• Dataset content
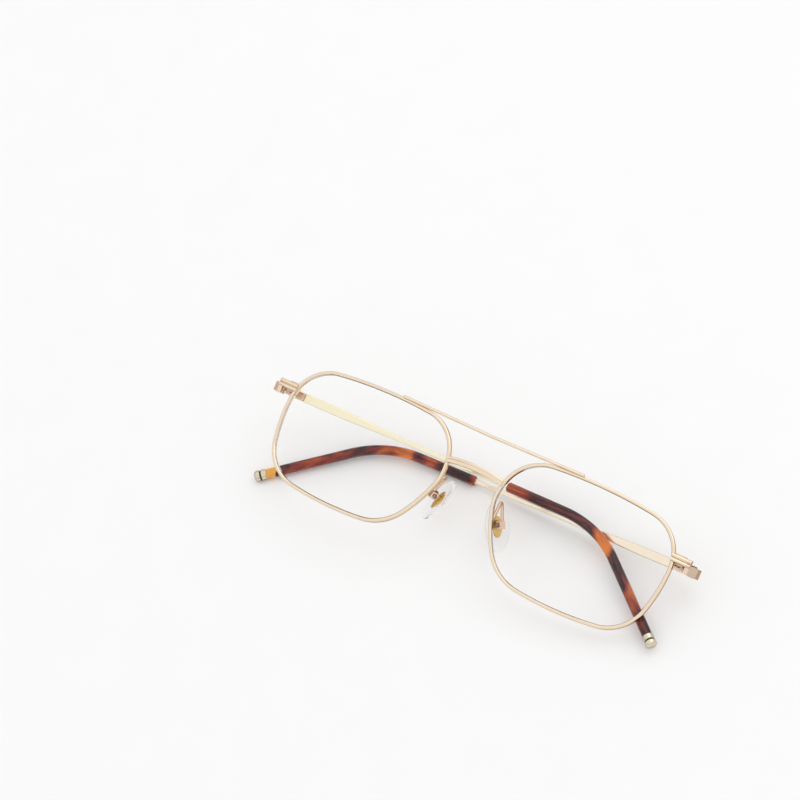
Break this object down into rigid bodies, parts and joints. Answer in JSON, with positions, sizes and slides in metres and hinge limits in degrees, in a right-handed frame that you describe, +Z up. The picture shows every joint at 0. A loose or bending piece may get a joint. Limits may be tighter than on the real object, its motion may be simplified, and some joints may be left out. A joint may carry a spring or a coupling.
{
  "type": "double bridge glasses",
  "caption": "Folded double bridge eyeglasses: thin metal eyewires, grooved bridge under a straight brow bar, rocking silicone nose pads, hinged temples with tortoise tips.",
  "frame": {"origin": "on the table, under the middle of the folded glasses' box", "axes": "+X towards the wearer's left along the front, +Y towards the top of the front as it lies, +Z up from the table"},
  "size_m": [0.1416, 0.0364, 0.0256],
  "materials": {
    "rose_gold_metal": "polished pale rose gold plating",
    "satin_rose_metal": "satin pale rose gold plating",
    "steel_screw": "turned steel",
    "nylon_washer": "plain nylon",
    "clear_lens": "clear, polished",
    "clear_silicone": "clear, soft gloss",
    "tortoise": "polished dark tortoise acetate",
    "black_ring": "black"
  },
  "bodies": {
    "front": {"bridge": "rose_gold_metal", "brow_bar": "rose_gold_metal", "endpiece_left": "rose_gold_metal", "endpiece_right": "rose_gold_metal", "hinge_front_leaf_left": "satin_rose_metal", "hinge_front_leaf_right": "satin_rose_metal", "hinge_screw_left": "steel_screw", "hinge_screw_right": "steel_screw", "hinge_washers_left": "nylon_washer", "hinge_washers_right": "nylon_washer", "lens_left": "clear_lens", "lens_right": "clear_lens", "pad_arm_left": "rose_gold_metal", "pad_arm_right": "rose_gold_metal", "pad_box_left": "rose_gold_metal", "pad_box_right": "rose_gold_metal", "pad_screw_left": "steel_screw", "pad_screw_right": "steel_screw", "rim_left": "rose_gold_metal", "rim_lock_lower_left": "satin_rose_metal", "rim_lock_lower_right": "satin_rose_metal", "rim_lock_screw_left": "steel_screw", "rim_lock_screw_right": "steel_screw", "rim_lock_upper_left": "satin_rose_metal", "rim_lock_upper_right": "satin_rose_metal", "rim_right": "rose_gold_metal"},
    "temple_left": {"hinge_temple_leaf_left": "satin_rose_metal", "temple_bar_left": "rose_gold_metal", "temple_tip_left": "tortoise", "tip_band_left": "rose_gold_metal", "tip_cap_left": "rose_gold_metal", "tip_ring_left": "black_ring"},
    "temple_right": {"hinge_temple_leaf_right": "satin_rose_metal", "temple_bar_right": "rose_gold_metal", "temple_tip_right": "tortoise", "tip_band_right": "rose_gold_metal", "tip_cap_right": "rose_gold_metal", "tip_ring_right": "black_ring"},
    "pad_left": {"nose_pad_left": "clear_silicone", "pad_insert_left": "rose_gold_metal"},
    "pad_right": {"nose_pad_right": "clear_silicone", "pad_insert_right": "rose_gold_metal"}
  },
  "joints": [
    {"name": "hinge_left", "type": "hinge", "parent": "front", "child": "temple_left", "pos_m": [0.06874, 0.00859, 0.00873], "axis": [-0.03, -0.8927, -0.4497], "range_deg": [0, 83.78]},
    {"name": "hinge_right", "type": "hinge", "parent": "front", "child": "temple_right", "pos_m": [-0.06876, 0.00859, 0.01791], "axis": [0.03, 0.8927, 0.4497], "range_deg": [0, 87.56]},
    {"name": "pad_rock_left", "type": "hinge", "parent": "front", "child": "pad_left", "pos_m": [0.01079, -0.00007, 0.00696], "axis": [-0.5631, -0.6734, 0.479], "range_deg": [-12, 12]},
    {"name": "pad_rock_right", "type": "hinge", "parent": "front", "child": "pad_right", "pos_m": [-0.01156, -0.00007, 0.00845], "axis": [0.6218, -0.6734, 0.3999], "range_deg": [-12, 12]}
  ]
}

• Set exercise
Repeat the material in full, exactly as it stands.

• Response to the task
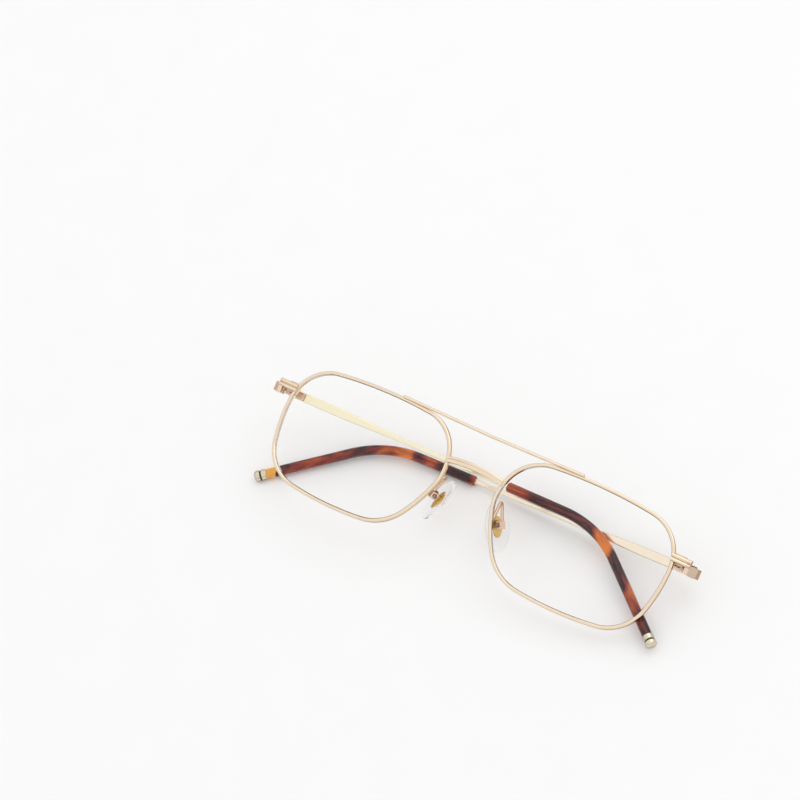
Break this object down into rigid bodies, parts and joints. Answer in JSON, with positions, sizes and slides in metres and hinge limits in degrees, in a right-handed frame that you describe, +Z up. The picture shows every joint at 0. A loose or bending piece may get a joint. Limits may be tighter than on the real object, its motion may be simplified, and some joints may be left out. A joint may carry a spring or a coupling.
{
  "type": "double bridge glasses",
  "caption": "Folded double bridge eyeglasses: thin metal eyewires, grooved bridge under a straight brow bar, rocking silicone nose pads, hinged temples with tortoise tips.",
  "frame": {"origin": "on the table, under the middle of the folded glasses' box", "axes": "+X towards the wearer's left along the front, +Y towards the top of the front as it lies, +Z up from the table"},
  "size_m": [0.1416, 0.0364, 0.0256],
  "materials": {
    "rose_gold_metal": "polished pale rose gold plating",
    "satin_rose_metal": "satin pale rose gold plating",
    "steel_screw": "turned steel",
    "nylon_washer": "plain nylon",
    "clear_lens": "clear, polished",
    "clear_silicone": "clear, soft gloss",
    "tortoise": "polished dark tortoise acetate",
    "black_ring": "black"
  },
  "bodies": {
    "front": {"bridge": "rose_gold_metal", "brow_bar": "rose_gold_metal", "endpiece_left": "rose_gold_metal", "endpiece_right": "rose_gold_metal", "hinge_front_leaf_left": "satin_rose_metal", "hinge_front_leaf_right": "satin_rose_metal", "hinge_screw_left": "steel_screw", "hinge_screw_right": "steel_screw", "hinge_washers_left": "nylon_washer", "hinge_washers_right": "nylon_washer", "lens_left": "clear_lens", "lens_right": "clear_lens", "pad_arm_left": "rose_gold_metal", "pad_arm_right": "rose_gold_metal", "pad_box_left": "rose_gold_metal", "pad_box_right": "rose_gold_metal", "pad_screw_left": "steel_screw", "pad_screw_right": "steel_screw", "rim_left": "rose_gold_metal", "rim_lock_lower_left": "satin_rose_metal", "rim_lock_lower_right": "satin_rose_metal", "rim_lock_screw_left": "steel_screw", "rim_lock_screw_right": "steel_screw", "rim_lock_upper_left": "satin_rose_metal", "rim_lock_upper_right": "satin_rose_metal", "rim_right": "rose_gold_metal"},
    "temple_left": {"hinge_temple_leaf_left": "satin_rose_metal", "temple_bar_left": "rose_gold_metal", "temple_tip_left": "tortoise", "tip_band_left": "rose_gold_metal", "tip_cap_left": "rose_gold_metal", "tip_ring_left": "black_ring"},
    "temple_right": {"hinge_temple_leaf_right": "satin_rose_metal", "temple_bar_right": "rose_gold_metal", "temple_tip_right": "tortoise", "tip_band_right": "rose_gold_metal", "tip_cap_right": "rose_gold_metal", "tip_ring_right": "black_ring"},
    "pad_left": {"nose_pad_left": "clear_silicone", "pad_insert_left": "rose_gold_metal"},
    "pad_right": {"nose_pad_right": "clear_silicone", "pad_insert_right": "rose_gold_metal"}
  },
  "joints": [
    {"name": "hinge_left", "type": "hinge", "parent": "front", "child": "temple_left", "pos_m": [0.06874, 0.00859, 0.00873], "axis": [-0.03, -0.8927, -0.4497], "range_deg": [0, 83.78]},
    {"name": "hinge_right", "type": "hinge", "parent": "front", "child": "temple_right", "pos_m": [-0.06876, 0.00859, 0.01791], "axis": [0.03, 0.8927, 0.4497], "range_deg": [0, 87.56]},
    {"name": "pad_rock_left", "type": "hinge", "parent": "front", "child": "pad_left", "pos_m": [0.01079, -0.00007, 0.00696], "axis": [-0.5631, -0.6734, 0.479], "range_deg": [-12, 12]},
    {"name": "pad_rock_right", "type": "hinge", "parent": "front", "child": "pad_right", "pos_m": [-0.01156, -0.00007, 0.00845], "axis": [0.6218, -0.6734, 0.3999], "range_deg": [-12, 12]}
  ]
}